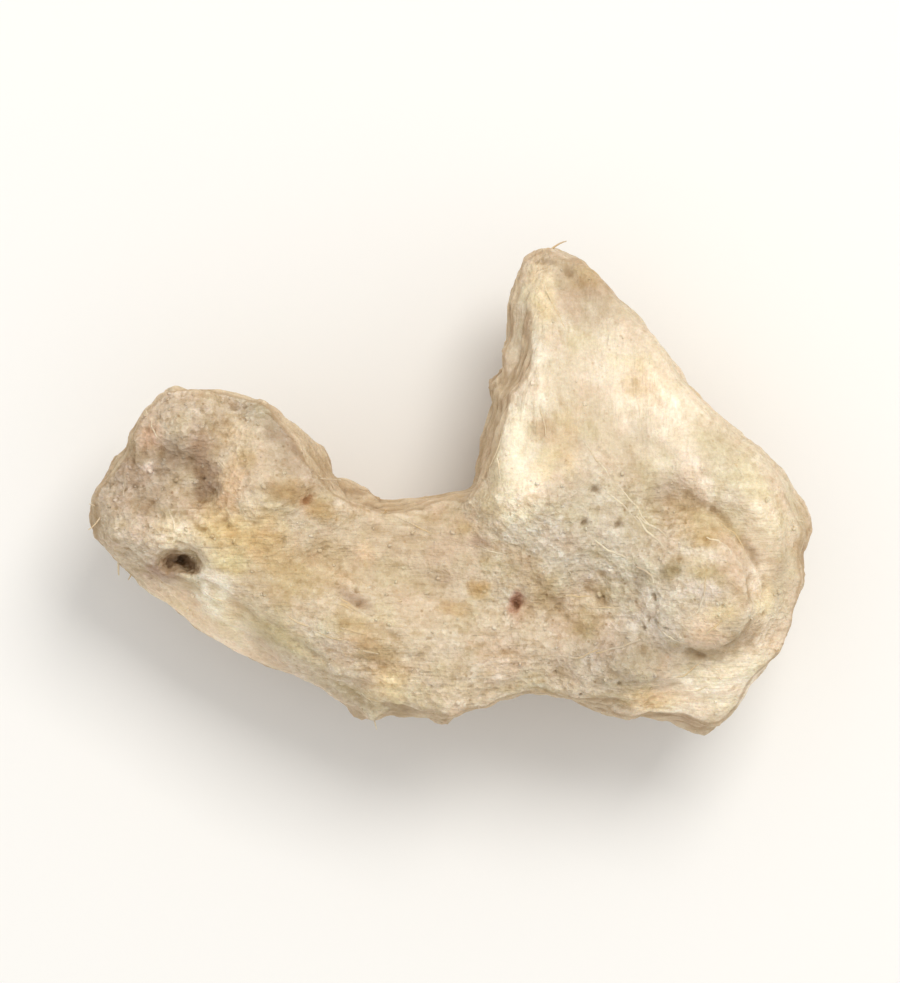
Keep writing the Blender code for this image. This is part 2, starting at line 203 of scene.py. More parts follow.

...

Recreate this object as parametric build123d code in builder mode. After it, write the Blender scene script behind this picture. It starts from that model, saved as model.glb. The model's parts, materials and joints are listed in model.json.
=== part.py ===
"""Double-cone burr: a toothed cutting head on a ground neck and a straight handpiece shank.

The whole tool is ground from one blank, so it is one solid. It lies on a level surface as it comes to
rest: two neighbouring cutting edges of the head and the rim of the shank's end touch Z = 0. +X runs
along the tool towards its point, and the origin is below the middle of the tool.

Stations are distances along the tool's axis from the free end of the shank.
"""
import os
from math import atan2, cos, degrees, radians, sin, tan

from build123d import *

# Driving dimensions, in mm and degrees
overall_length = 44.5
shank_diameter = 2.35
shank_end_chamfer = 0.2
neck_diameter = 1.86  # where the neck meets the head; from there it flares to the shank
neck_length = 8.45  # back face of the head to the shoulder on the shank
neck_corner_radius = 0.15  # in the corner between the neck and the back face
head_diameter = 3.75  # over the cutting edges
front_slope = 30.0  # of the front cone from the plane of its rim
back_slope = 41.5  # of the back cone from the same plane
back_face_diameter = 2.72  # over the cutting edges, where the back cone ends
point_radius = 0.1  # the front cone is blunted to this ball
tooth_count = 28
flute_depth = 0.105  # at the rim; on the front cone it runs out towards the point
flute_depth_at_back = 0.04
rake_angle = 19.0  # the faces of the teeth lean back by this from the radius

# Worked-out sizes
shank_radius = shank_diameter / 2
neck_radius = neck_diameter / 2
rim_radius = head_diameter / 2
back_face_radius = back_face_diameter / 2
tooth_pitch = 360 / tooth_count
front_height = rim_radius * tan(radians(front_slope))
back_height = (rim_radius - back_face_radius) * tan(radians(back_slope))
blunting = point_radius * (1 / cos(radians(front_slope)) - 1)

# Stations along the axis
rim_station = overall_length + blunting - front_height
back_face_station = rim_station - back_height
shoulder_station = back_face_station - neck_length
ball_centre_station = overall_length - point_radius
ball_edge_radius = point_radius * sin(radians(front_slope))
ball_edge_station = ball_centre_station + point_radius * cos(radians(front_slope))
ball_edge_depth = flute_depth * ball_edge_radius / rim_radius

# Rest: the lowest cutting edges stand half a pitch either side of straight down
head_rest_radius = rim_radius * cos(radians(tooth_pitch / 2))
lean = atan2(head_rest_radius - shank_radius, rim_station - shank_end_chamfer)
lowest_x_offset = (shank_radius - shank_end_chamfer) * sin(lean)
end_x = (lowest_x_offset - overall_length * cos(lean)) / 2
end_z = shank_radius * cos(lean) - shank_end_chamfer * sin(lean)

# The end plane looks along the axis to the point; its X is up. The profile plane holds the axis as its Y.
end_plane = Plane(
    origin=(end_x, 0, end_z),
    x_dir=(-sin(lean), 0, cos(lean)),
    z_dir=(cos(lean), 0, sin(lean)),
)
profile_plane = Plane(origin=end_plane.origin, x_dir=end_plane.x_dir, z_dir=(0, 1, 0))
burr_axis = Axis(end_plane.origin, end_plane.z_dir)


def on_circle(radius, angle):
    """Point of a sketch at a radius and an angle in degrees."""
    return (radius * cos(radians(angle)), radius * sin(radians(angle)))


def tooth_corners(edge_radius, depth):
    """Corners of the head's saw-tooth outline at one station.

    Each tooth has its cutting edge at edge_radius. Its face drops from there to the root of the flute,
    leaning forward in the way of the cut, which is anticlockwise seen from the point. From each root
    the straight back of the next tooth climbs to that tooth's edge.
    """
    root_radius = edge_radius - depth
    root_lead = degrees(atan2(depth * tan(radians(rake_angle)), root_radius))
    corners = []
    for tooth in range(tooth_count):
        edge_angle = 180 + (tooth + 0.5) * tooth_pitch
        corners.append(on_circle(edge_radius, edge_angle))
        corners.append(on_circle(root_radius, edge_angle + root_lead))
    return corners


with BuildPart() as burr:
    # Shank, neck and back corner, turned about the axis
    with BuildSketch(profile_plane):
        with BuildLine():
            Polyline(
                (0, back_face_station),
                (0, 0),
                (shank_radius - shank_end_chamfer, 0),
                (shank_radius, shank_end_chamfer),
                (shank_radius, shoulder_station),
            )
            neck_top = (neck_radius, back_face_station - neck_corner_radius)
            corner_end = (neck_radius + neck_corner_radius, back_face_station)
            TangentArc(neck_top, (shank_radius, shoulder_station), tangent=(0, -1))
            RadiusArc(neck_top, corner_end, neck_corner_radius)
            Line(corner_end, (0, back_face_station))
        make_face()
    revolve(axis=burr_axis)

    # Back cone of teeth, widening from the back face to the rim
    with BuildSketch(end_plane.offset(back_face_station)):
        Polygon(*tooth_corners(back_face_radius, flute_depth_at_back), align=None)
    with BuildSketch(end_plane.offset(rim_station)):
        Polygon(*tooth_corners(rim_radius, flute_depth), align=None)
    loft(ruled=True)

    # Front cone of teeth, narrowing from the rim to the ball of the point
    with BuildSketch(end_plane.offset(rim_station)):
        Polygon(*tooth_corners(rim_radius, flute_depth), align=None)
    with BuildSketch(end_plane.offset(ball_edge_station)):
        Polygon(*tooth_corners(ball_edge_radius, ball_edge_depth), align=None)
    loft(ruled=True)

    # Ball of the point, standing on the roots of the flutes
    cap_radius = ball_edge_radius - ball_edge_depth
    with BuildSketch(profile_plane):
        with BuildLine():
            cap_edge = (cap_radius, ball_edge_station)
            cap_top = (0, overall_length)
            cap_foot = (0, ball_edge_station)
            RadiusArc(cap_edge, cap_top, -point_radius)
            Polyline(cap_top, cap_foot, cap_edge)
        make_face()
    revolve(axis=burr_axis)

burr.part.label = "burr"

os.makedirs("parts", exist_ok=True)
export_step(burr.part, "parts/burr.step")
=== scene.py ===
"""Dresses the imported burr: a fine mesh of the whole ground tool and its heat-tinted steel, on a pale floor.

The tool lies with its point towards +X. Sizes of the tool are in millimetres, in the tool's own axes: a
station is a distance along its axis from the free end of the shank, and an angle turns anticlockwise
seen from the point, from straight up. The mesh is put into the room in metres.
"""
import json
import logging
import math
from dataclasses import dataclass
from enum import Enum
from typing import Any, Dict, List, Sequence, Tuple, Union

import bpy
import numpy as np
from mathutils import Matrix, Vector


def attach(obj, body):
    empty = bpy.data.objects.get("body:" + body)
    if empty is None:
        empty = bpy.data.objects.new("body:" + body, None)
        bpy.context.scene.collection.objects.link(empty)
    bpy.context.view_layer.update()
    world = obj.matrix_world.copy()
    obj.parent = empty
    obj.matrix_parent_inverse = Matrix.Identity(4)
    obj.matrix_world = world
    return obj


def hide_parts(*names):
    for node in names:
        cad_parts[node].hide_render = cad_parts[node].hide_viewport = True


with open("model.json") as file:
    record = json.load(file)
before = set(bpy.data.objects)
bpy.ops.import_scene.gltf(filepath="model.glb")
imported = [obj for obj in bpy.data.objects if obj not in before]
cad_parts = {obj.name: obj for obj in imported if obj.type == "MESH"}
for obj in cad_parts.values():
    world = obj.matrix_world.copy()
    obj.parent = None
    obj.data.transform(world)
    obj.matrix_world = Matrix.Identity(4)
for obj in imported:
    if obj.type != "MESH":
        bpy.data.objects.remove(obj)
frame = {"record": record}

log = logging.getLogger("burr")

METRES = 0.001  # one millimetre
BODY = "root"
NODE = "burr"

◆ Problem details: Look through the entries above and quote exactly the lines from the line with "cap_foot = (0, ball_edge_station)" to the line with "before = set(bpy.data.objects)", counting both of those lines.

◆ Answer for the task:
            cap_foot = (0, ball_edge_station)
            RadiusArc(cap_edge, cap_top, -point_radius)
            Polyline(cap_top, cap_foot, cap_edge)
        make_face()
    revolve(axis=burr_axis)

burr.part.label = "burr"

os.makedirs("parts", exist_ok=True)
export_step(burr.part, "parts/burr.step")
=== scene.py ===
"""Dresses the imported burr: a fine mesh of the whole ground tool and its heat-tinted steel, on a pale floor.

The tool lies with its point towards +X. Sizes of the tool are in millimetres, in the tool's own axes: a
station is a distance along its axis from the free end of the shank, and an angle turns anticlockwise
seen from the point, from straight up. The mesh is put into the room in metres.
"""
import json
import logging
import math
from dataclasses import dataclass
from enum import Enum
from typing import Any, Dict, List, Sequence, Tuple, Union

import bpy
import numpy as np
from mathutils import Matrix, Vector


def attach(obj, body):
    empty = bpy.data.objects.get("body:" + body)
    if empty is None:
        empty = bpy.data.objects.new("body:" + body, None)
        bpy.context.scene.collection.objects.link(empty)
    bpy.context.view_layer.update()
    world = obj.matrix_world.copy()
    obj.parent = empty
    obj.matrix_parent_inverse = Matrix.Identity(4)
    obj.matrix_world = world
    return obj


def hide_parts(*names):
    for node in names:
        cad_parts[node].hide_render = cad_parts[node].hide_viewport = True


with open("model.json") as file:
    record = json.load(file)
before = set(bpy.data.objects)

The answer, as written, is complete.